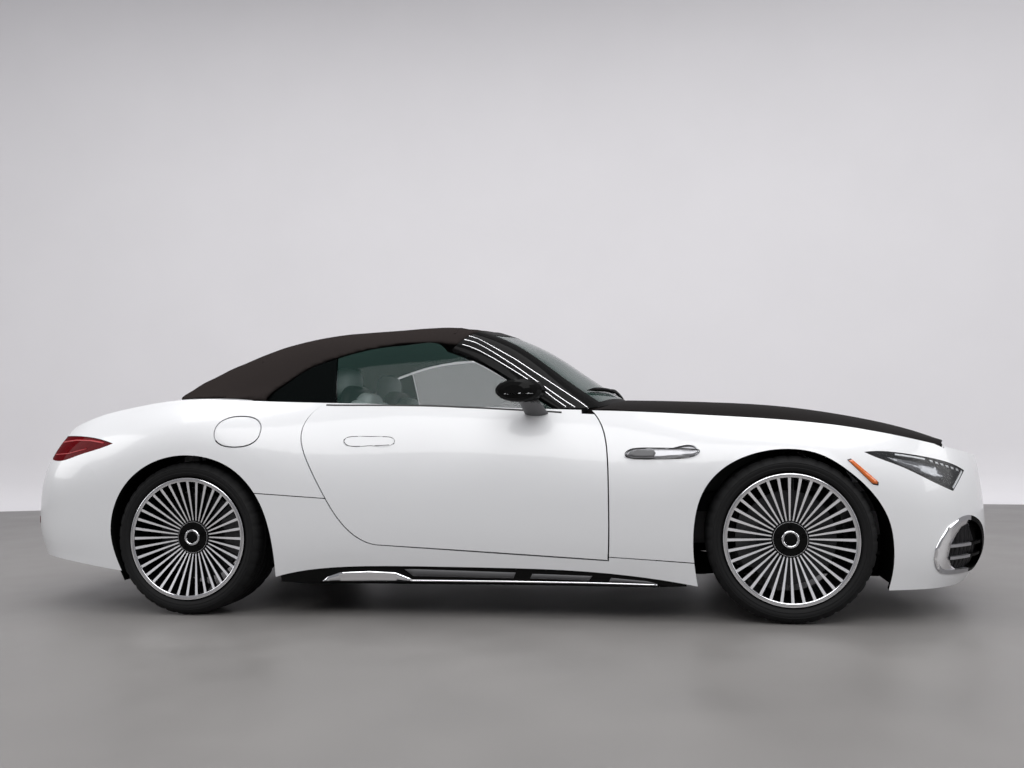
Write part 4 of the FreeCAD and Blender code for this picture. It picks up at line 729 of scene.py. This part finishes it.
def paint_arch_shade_and_liner():
    """The panels' edges and inner faces that look into the wheel openings take the liner's black: partly the
    liner's own colour, partly painted shade on the panels' body-colour returns.
    """
    for name in ("front_fenders", "rear_body", "side_skirts", "front_bumper", "rear_bumper", "sill_trims"):
        mesh = nodes[name].data
        mesh.materials.append(LINER)
        for face in mesh.polygons:
            c, n = face.center, face.normal
            reach = min(math.hypot(c.x - axle, c.z - AXLE_Z) for axle in (FRONT_AXLE, REAR_AXLE))
            inwards = n.y * c.y < 0 or abs(n.y) < 0.35
            if reach < ARCH_REACH and inwards and c.z < ARCH_TOP:
                # painted shade and liner black on the faces inside the wheel openings
                face.material_index = 1


def darken_intakes():
    """The ends of the corner intakes towards the nose are black; the rest of them stays bright."""
    mesh = nodes["air_vents"].data
    mesh.materials.append(GLOSS)
    for face in mesh.polygons:
        if face.center.x > INTAKE_NOSE_X and face.center.z < INTAKE_TOP:
            face.material_index = 1


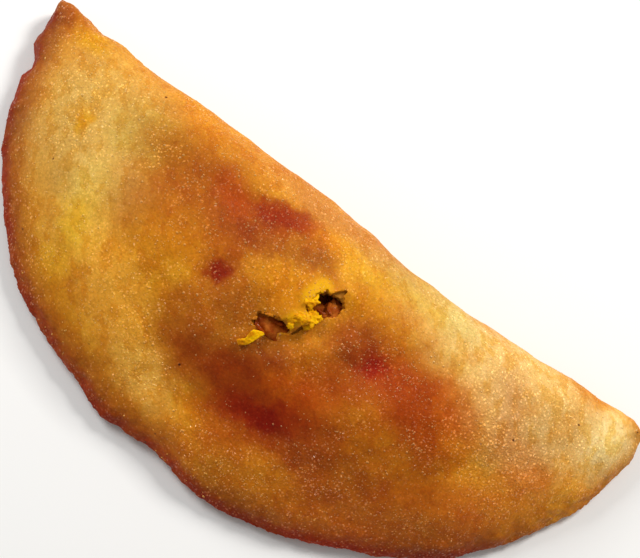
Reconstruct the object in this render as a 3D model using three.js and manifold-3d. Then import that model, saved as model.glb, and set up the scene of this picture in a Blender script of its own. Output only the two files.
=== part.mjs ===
// A fried half-moon empanada: a disc of maize dough folded over a meat filling and sealed along its round edge.
// It lies on its flatter side. +X runs along the fold, +Y points to the fold and +Z is up, in millimetres.
// The crust has torn open on top, and the filling shows through the tear.
import * as THREE from "three";
import { mergeVertices } from "three/addons/utils/BufferGeometryUtils.js";
import Module from "manifold-3d";

// The empanada as a whole
const LENGTH = 130; // tip to tip along the fold
const DEPTH = 55.6; // from the fold to the furthest point of the round edge
const HEIGHT = 20; // crest of the mound, before its lumps
const TIP_HEIGHT = 4.2; // thickness of the two tips
const CREST = { curve: 2.2, slope: 1.05 }; // exponents: how the crest falls from the middle to the tips
const SHOULDER = { curve: 2.4, slope: 1.08 }; // and how the mound falls from the crest to the rim
const ROUNDNESS = 2.05; // exponent of the round edge: 2 is a true ellipse
const TIP_ROUND = { left: -0.9, right: 1.2, from: 0.93 }; // the fold dips (+) or rises (-) beyond this station
const LAST_STATION = 0.995; // the skin is closed just short of the tips' exact ends

// The crust
const CRUST = 2.2; // thickness of the dough over the filling
const RIM_HEIGHT = 3.2; // the two layers of dough pressed together
const RIM_WIDTH = 2.6; // how far in from the round edge the mound starts to rise
const RIM_SLOPE = 2.2; // how far the cut edge leans outwards
const RIM_SHARE = { height: 0.9, width: 0.45, slope: 0.3 }; // most the rim may take of the crest and the depth
const RIM_LIFT = 1.2; // how far the rim curls up off the plate
const TIP_LIFT = 1.4; // how far the tips curl up
const TIP_CURL = 0.6; // share of the half length where that curl starts
const FOLD_LIFT = 0.42; // height of the fold's nose, as a share of the thickness there
const FOLD_NOSE = 0.26; // share of the depth that the rounded fold takes up on top
const SOLE_NOSE = 0.16; // and underneath
const SOLE_EDGE = 0.7; // share of the depth where the underside starts to lift
const RELIEF_FADE = { rim: 0.15, tips: 6 }; // share of the depth before the rim, and exponent towards the tips

// The filling and its pocket
const POCKET_REACH = 0.84; // share of the length that holds filling
const POCKET_ENDS = 6; // exponents of the pocket's blunt ends
const POCKET_SIDES = 4; // and of its lens-shaped cross-section
const FOLD_WALL = 3.2; // dough between the pocket and the fold
const SEAL_WIDTH = 8.5; // dough between the pocket and the round edge
const CLEARANCE = 0.4; // gap between the filling and the pocket's wall
const LAST_SECTION = { pocket: 0.835, filling: 0.83 }; // stations where their skins are closed
const STEAM_GAP = { x: 4, y: 8, radius: 9, depth: 2.6 }; // the filling has sunk under the tear

// Where the outline sags inwards in plan: place along it, half length and depth
const FOLD_SAGS = [{ x: 22, reach: 22, depth: 2.1 }];
const EDGE_SAGS = [
  { x: -7, reach: 7, depth: 1.5 },
  { x: -23, reach: 7, depth: 0.9 },
  { x: 44, reach: 8, depth: -0.9 },
  { x: -62.5, reach: 1.6, depth: 2.2 },
];

// How finely each skin is divided: around a cross-section, and along the fold
const CRUST_GRID = { top: 27, sole: 16, columns: 56 };
const POCKET_GRID = { top: 14, sole: 9, columns: 36 };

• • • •

**WHAT TO DO**: The records above should all be quoted exactly, please.

**EXPECTED ANSWER**:
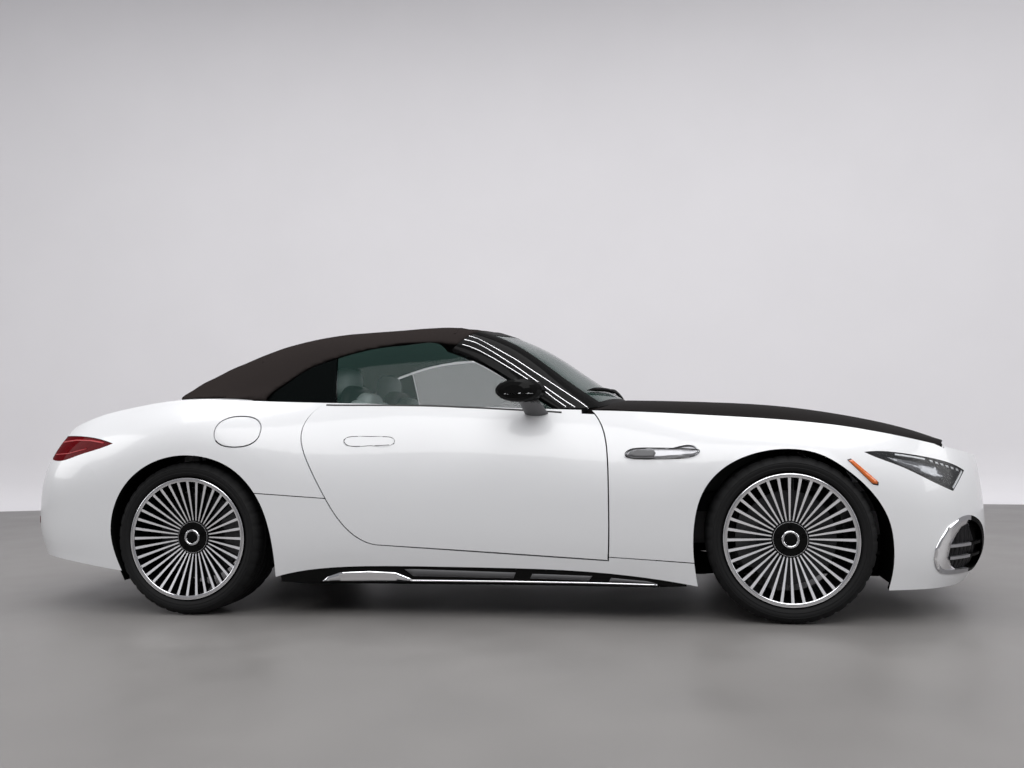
Write part 4 of the FreeCAD and Blender code for this picture. It picks up at line 729 of scene.py. This part finishes it.
def paint_arch_shade_and_liner():
    """The panels' edges and inner faces that look into the wheel openings take the liner's black: partly the
    liner's own colour, partly painted shade on the panels' body-colour returns.
    """
    for name in ("front_fenders", "rear_body", "side_skirts", "front_bumper", "rear_bumper", "sill_trims"):
        mesh = nodes[name].data
        mesh.materials.append(LINER)
        for face in mesh.polygons:
            c, n = face.center, face.normal
            reach = min(math.hypot(c.x - axle, c.z - AXLE_Z) for axle in (FRONT_AXLE, REAR_AXLE))
            inwards = n.y * c.y < 0 or abs(n.y) < 0.35
            if reach < ARCH_REACH and inwards and c.z < ARCH_TOP:
                # painted shade and liner black on the faces inside the wheel openings
                face.material_index = 1


def darken_intakes():
    """The ends of the corner intakes towards the nose are black; the rest of them stays bright."""
    mesh = nodes["air_vents"].data
    mesh.materials.append(GLOSS)
    for face in mesh.polygons:
        if face.center.x > INTAKE_NOSE_X and face.center.z < INTAKE_TOP:
            face.material_index = 1


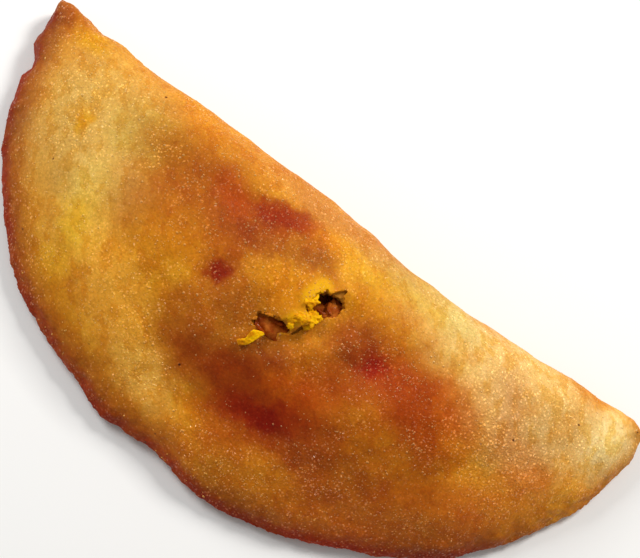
Reconstruct the object in this render as a 3D model using three.js and manifold-3d. Then import that model, saved as model.glb, and set up the scene of this picture in a Blender script of its own. Output only the two files.
=== part.mjs ===
// A fried half-moon empanada: a disc of maize dough folded over a meat filling and sealed along its round edge.
// It lies on its flatter side. +X runs along the fold, +Y points to the fold and +Z is up, in millimetres.
// The crust has torn open on top, and the filling shows through the tear.
import * as THREE from "three";
import { mergeVertices } from "three/addons/utils/BufferGeometryUtils.js";
import Module from "manifold-3d";

// The empanada as a whole
const LENGTH = 130; // tip to tip along the fold
const DEPTH = 55.6; // from the fold to the furthest point of the round edge
const HEIGHT = 20; // crest of the mound, before its lumps
const TIP_HEIGHT = 4.2; // thickness of the two tips
const CREST = { curve: 2.2, slope: 1.05 }; // exponents: how the crest falls from the middle to the tips
const SHOULDER = { curve: 2.4, slope: 1.08 }; // and how the mound falls from the crest to the rim
const ROUNDNESS = 2.05; // exponent of the round edge: 2 is a true ellipse
const TIP_ROUND = { left: -0.9, right: 1.2, from: 0.93 }; // the fold dips (+) or rises (-) beyond this station
const LAST_STATION = 0.995; // the skin is closed just short of the tips' exact ends

// The crust
const CRUST = 2.2; // thickness of the dough over the filling
const RIM_HEIGHT = 3.2; // the two layers of dough pressed together
const RIM_WIDTH = 2.6; // how far in from the round edge the mound starts to rise
const RIM_SLOPE = 2.2; // how far the cut edge leans outwards
const RIM_SHARE = { height: 0.9, width: 0.45, slope: 0.3 }; // most the rim may take of the crest and the depth
const RIM_LIFT = 1.2; // how far the rim curls up off the plate
const TIP_LIFT = 1.4; // how far the tips curl up
const TIP_CURL = 0.6; // share of the half length where that curl starts
const FOLD_LIFT = 0.42; // height of the fold's nose, as a share of the thickness there
const FOLD_NOSE = 0.26; // share of the depth that the rounded fold takes up on top
const SOLE_NOSE = 0.16; // and underneath
const SOLE_EDGE = 0.7; // share of the depth where the underside starts to lift
const RELIEF_FADE = { rim: 0.15, tips: 6 }; // share of the depth before the rim, and exponent towards the tips

// The filling and its pocket
const POCKET_REACH = 0.84; // share of the length that holds filling
const POCKET_ENDS = 6; // exponents of the pocket's blunt ends
const POCKET_SIDES = 4; // and of its lens-shaped cross-section
const FOLD_WALL = 3.2; // dough between the pocket and the fold
const SEAL_WIDTH = 8.5; // dough between the pocket and the round edge
const CLEARANCE = 0.4; // gap between the filling and the pocket's wall
const LAST_SECTION = { pocket: 0.835, filling: 0.83 }; // stations where their skins are closed
const STEAM_GAP = { x: 4, y: 8, radius: 9, depth: 2.6 }; // the filling has sunk under the tear

// Where the outline sags inwards in plan: place along it, half length and depth
const FOLD_SAGS = [{ x: 22, reach: 22, depth: 2.1 }];
const EDGE_SAGS = [
  { x: -7, reach: 7, depth: 1.5 },
  { x: -23, reach: 7, depth: 0.9 },
  { x: 44, reach: 8, depth: -0.9 },
  { x: -62.5, reach: 1.6, depth: 2.2 },
];

// How finely each skin is divided: around a cross-section, and along the fold
const CRUST_GRID = { top: 27, sole: 16, columns: 56 };
const POCKET_GRID = { top: 14, sole: 9, columns: 36 };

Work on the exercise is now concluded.